Plaintiff introduced in evidence the village and township tax rolls showing assessments against Mr. Thompson for the various years together with canceled checks of the firm in the handwriting of deceased payable to the respective treasurers in amounts identical with the taxes due from him. The tax rolls prima facie established Mr. Thompson's indebtedness for the taxes there assessed against him (1 Comp. Laws 1915, § 4035; West Michigan Lumber Co. v. Dean, 73 Mich. 459; City of Muskegon v. Lumber Co., 86 Mich. 625; Feily v. Campground Ass'n, 210 Mich. 197, 206), and the canceled checks of the firm drawn by him together with the testimony showing that the checks were paid from the firm account established prima facie the use of firm funds to discharge his individual indebtedness. There being no evidence on the part of the estate in any way controverting this prima facie case, the trial judge would have been authorized in directing a verdict for one-half of the amount thus established as limited by the bill of particulars. This amount with interest exceeded the amount of the verdict so that it becomes unnecessary to consider the paucity of proof on the other branches of the claim.
It is insisted on behalf of the estate that plaintiff can not recover because of the failure of the partnership to comply with Act No. 164, Pub. Acts 1913 (2 Comp. Laws 1915, § 6354 et seq.), enacted after the partnership was formed. In Cashin v. Pliter, 168 Mich. 386 (Ann Cas. 1913C, 697), this court pointed out that the act in question was passed for the benefit of those dealing with partnerships. See, also, Robbins v. Vandermeiden, 182 Mich. 674; Bottomley v. Brown, 188 Mich. 134. Some doubt may be entertained as to whether the copartners (not belonging to the class for whose benefit the statute was enacted) may invoke it as to dealings inter se. But, be that as it may, this claim is based on the conversion of firm assets by one of the partners for his individual use; one-half of these assets belonged to plaintiff. The claim being bottomed on conversion, the case falls within the rule laid down in Denton v. Booth, 202 Mich. 215. In that case the action was in form assumpsit, but in reality sounded in tort. It was brought by plaintiffs, constituting a copartnership which had not complied with the act, for the conversion of certain horses. It was held that as the action sounded in tort, they were entitled to maintain the action notwithstanding their failure to comply with the act. This case was followed in Winget v. Railway Co., 210 Mich. 100. So in the instant case the claim sounds in tort and the failure to comply with the act does not preclude recovery.

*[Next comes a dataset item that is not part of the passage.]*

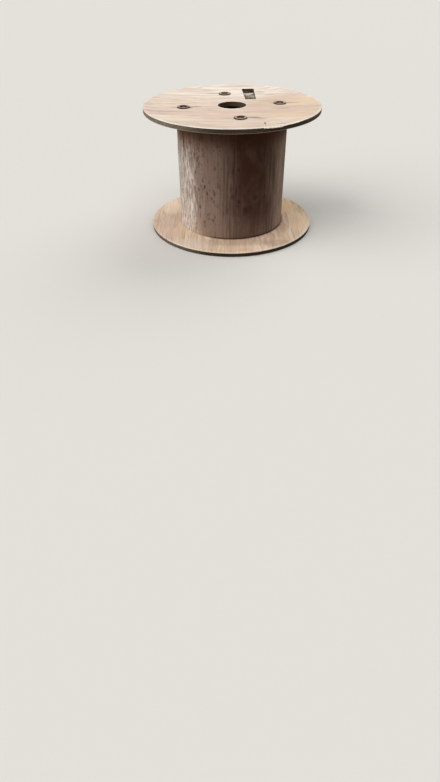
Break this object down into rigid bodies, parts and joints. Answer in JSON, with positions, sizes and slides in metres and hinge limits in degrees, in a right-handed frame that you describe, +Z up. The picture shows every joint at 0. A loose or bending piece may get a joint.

It has been noted that on January 17, 1919, Mr. Thompson sold his interest in the furniture business to Lyle E. Gorton and that plaintiff consented thereto; he and Gorton have since conducted the business, the new partnership assuming the firm debts. It is insisted on behalf of the estate that this closed and settled any matters between the former partners, and French v. Mulholland, 218 Mich. 248, and Farnsworth v. Whitney, 74 Me. 370 (there cited), are relied upon. These cases are clearly distinguishable from the instant case. In both cases the sale was from one partner to the other. In the French Case the sale was made on a give or take proposition and it was held that in the absence of fraud this operated to adjust partnership affairs. In the Maine case the partners settled their partnership affairs and one sold to the other. In both of these cases the transaction itself established that there was a settlement between the parties of their partnership affairs. In the instant case Mr. Thompson sold his interest to a third party and there is no intimation in the contract entered into between the parties that there had been any settlement of partnership affairs or accounts between plaintiff and Thompson. Manifestly the sale by Thompson to Gorton of his interest in the firm did not in itself relieve Thompson of any obligation which may have existed in favor of plaintiff.
We find no reversible error in the case and the judgment will be affirmed.
WIEST, C.J., and McDONALD, CLARK, BIRD, SHARPE, MOORE, and STEERE, JJ., concurred.